A mayor abundamiento, introduce una crucial distinción entre la deuda “buena” y la deuda “mala”: “Este aumento en la deuda será sostenible -esto es, continuará siendo financiado en el futuro por las instituciones europeas, por los ahorradores, por los mercados- sólo si es utilizada con fines productivos: inversión en capital humano, en infraestructuras cruciales para la producción, en investigación. En tal caso, será vista como deuda ‘buena’. Sin embargo, si la deuda se utiliza para fines improductivos, será vista como deuda ‘mala’ y su sostenibilidad se verá erosionada”.
Para Draghi, los bajos tipos de interés no son en sí mismos una garantía de sostenibilidad, y estima que la percepción de la calidad de la deuda incurrida es igual de importante. Firme partidario del mantenimiento de los valores en los que se ha cimentado la construcción del proyecto europeo (multilateralismo, solidaridad e imperio de la ley), considera que los gobiernos europeos deben asumir como “imperativo moral” la inversión en educar a los jóvenes, que tendrán que hacer frente a la mayor deuda ahora contraída: “Es pues nuestro deber equiparlos con los medios para atender el servicio de dicha deuda, y hacerlo viviendo al mismo tiempo en sociedades mejoradas”.

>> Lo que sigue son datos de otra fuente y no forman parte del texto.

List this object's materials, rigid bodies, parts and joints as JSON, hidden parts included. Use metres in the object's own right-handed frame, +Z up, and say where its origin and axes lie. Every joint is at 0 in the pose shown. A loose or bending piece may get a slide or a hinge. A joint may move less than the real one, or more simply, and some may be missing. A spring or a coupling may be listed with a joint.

Pero, al margen del componente económico descrito, en el mencionado discurso, M. Draghi hace referencia a otro suyo anterior que tuvo lugar en la Universidad Católica de Milán en 2019, cuando puso de relieve las tres cualidades que juzga indispensables para aquellas personas que ejercen el poder público: i. La búsqueda del conocimiento, de manera que las decisiones se basen en hechos y no sólo en convicciones. ii. El coraje para adoptar decisiones, especialmente cuando no todas sus consecuencias son conocidas con certeza, puesto que la inacción en sí misma tiene consecuencias y no exime de responsabilidad a quienes han de adoptar las decisiones. iii. La humildad para comprender que el poder que se les ha otorgado no lo ha sido para usarlo arbitrariamente, sino para alcanzar los objetivos que el legislador les ha asignado dentro de un mandato específico.
No son pocos, en definitiva, los requerimientos para el logro de los fines establecidos. Hacen falta, como mínimo, los siguientes: altura de miras y de propósitos, conocimiento para evaluar y seleccionar las mejores alternativas, disponibilidad de instrumentos eficaces, determinación para la acción, y ejecución adecuada. Tras una labor, ampliamente reconocida, desde las altas torres del BCE, fuera de ese ámbito, M. Draghi proporciona ahora su capital intelectual, especialmente valioso en una coyuntura tan adversa como la que estamos afrontando. Todo ello en un contexto en el que cada vez es más importante la Economía Política de la Política Económica.